▶ [Data]
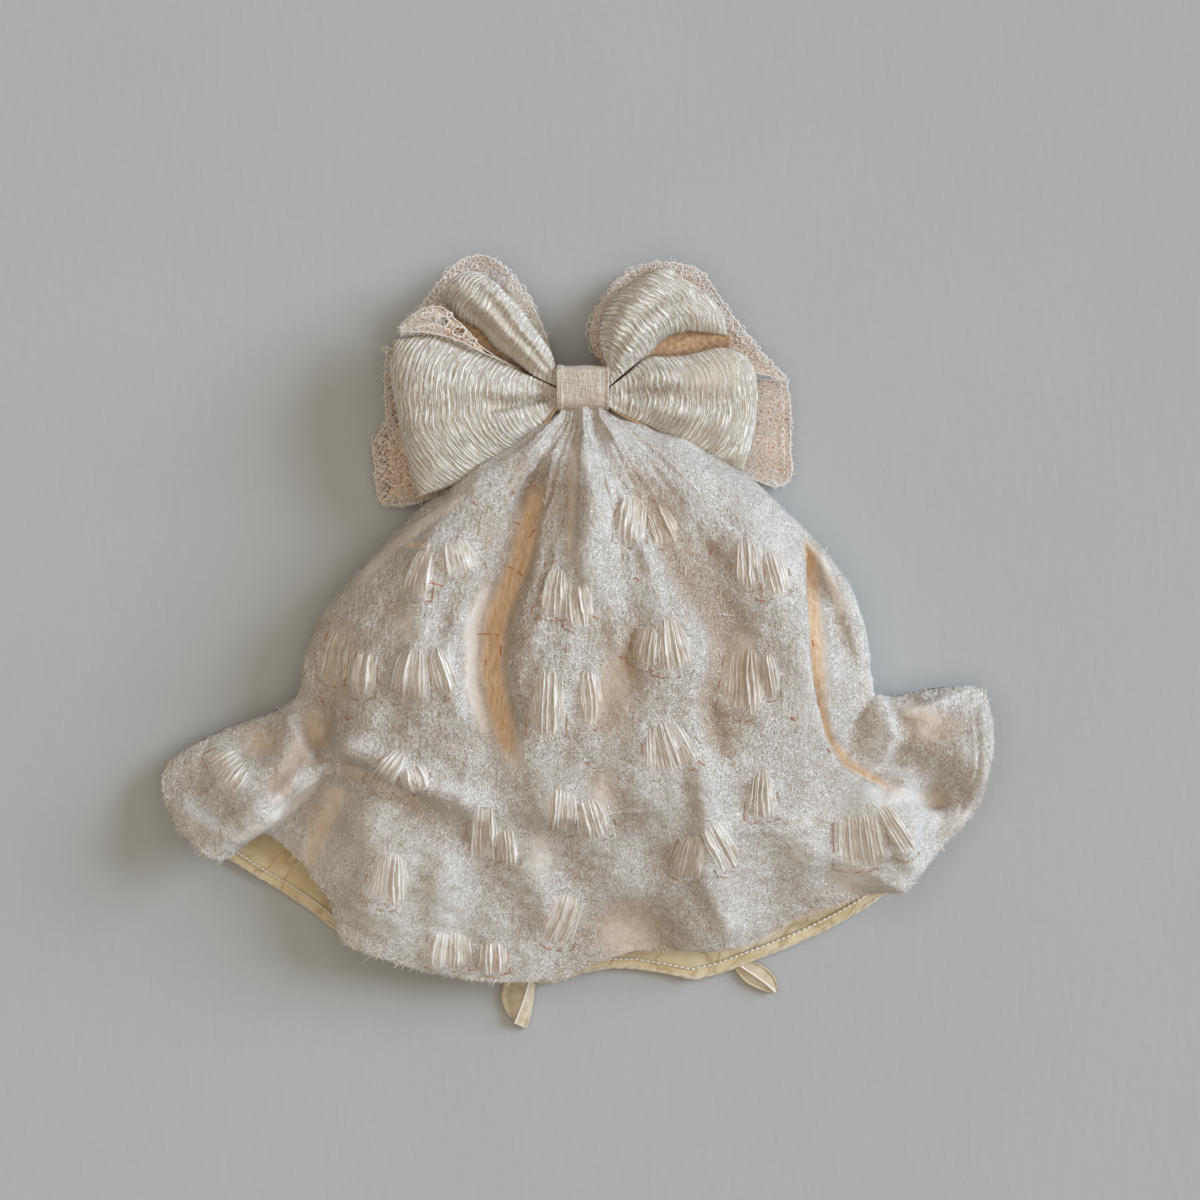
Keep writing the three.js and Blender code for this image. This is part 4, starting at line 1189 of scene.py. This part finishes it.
def patch_point(patch, upper, share, reach):
    """A place in plan between a patch's two sides, its mouth and its end, and how far out it is."""
    out = np.clip((reach - NECK["share"]) / (1 - NECK["share"]), 0, 1)
    first, last = curve(patch["first"], out), curve(patch["last"], out)
    corner_a, corner_b = np.array(patch["first"][-1]), np.array(patch["last"][-1])
    s = share[..., None]
    end = curve(patch["end"], share) - mix(corner_a, corner_b, s)
    beyond = mix(first, last, s) + out[..., None] ** 1.6 * end
    neck_y = mix(NECK["half"], NECK["split"], share) if upper else mix(-NECK["split"], -NECK["half"], share)
    root = np.stack([np.full(np.shape(neck_y), patch["way"] * NECK["x"]), neck_y], -1)
    mouth = mix(np.array(patch["first"][0]), np.array(patch["last"][0]), s)
    inside = mix(root, mouth, np.clip(reach / NECK["share"], 0, 1)[..., None])
    return np.where((reach <= NECK["share"])[..., None], inside, beyond), out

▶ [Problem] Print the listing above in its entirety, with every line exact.

▶ [Correct answer]
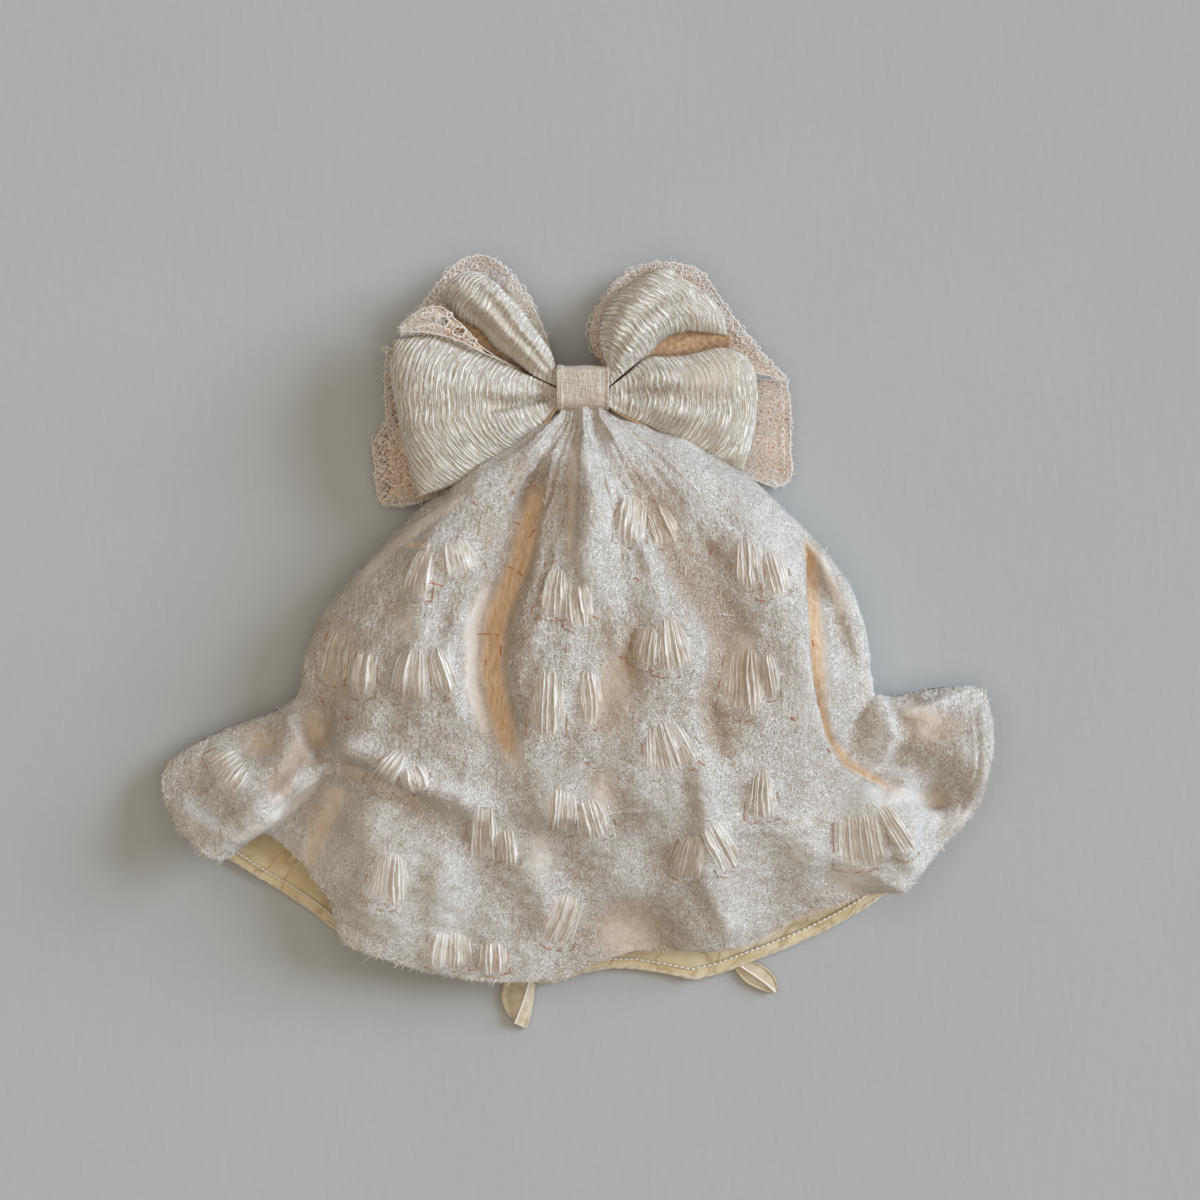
Keep writing the three.js and Blender code for this image. This is part 4, starting at line 1189 of scene.py. This part finishes it.
def patch_point(patch, upper, share, reach):
    """A place in plan between a patch's two sides, its mouth and its end, and how far out it is."""
    out = np.clip((reach - NECK["share"]) / (1 - NECK["share"]), 0, 1)
    first, last = curve(patch["first"], out), curve(patch["last"], out)
    corner_a, corner_b = np.array(patch["first"][-1]), np.array(patch["last"][-1])
    s = share[..., None]
    end = curve(patch["end"], share) - mix(corner_a, corner_b, s)
    beyond = mix(first, last, s) + out[..., None] ** 1.6 * end
    neck_y = mix(NECK["half"], NECK["split"], share) if upper else mix(-NECK["split"], -NECK["half"], share)
    root = np.stack([np.full(np.shape(neck_y), patch["way"] * NECK["x"]), neck_y], -1)
    mouth = mix(np.array(patch["first"][0]), np.array(patch["last"][0]), s)
    inside = mix(root, mouth, np.clip(reach / NECK["share"], 0, 1)[..., None])
    return np.where((reach <= NECK["share"])[..., None], inside, beyond), out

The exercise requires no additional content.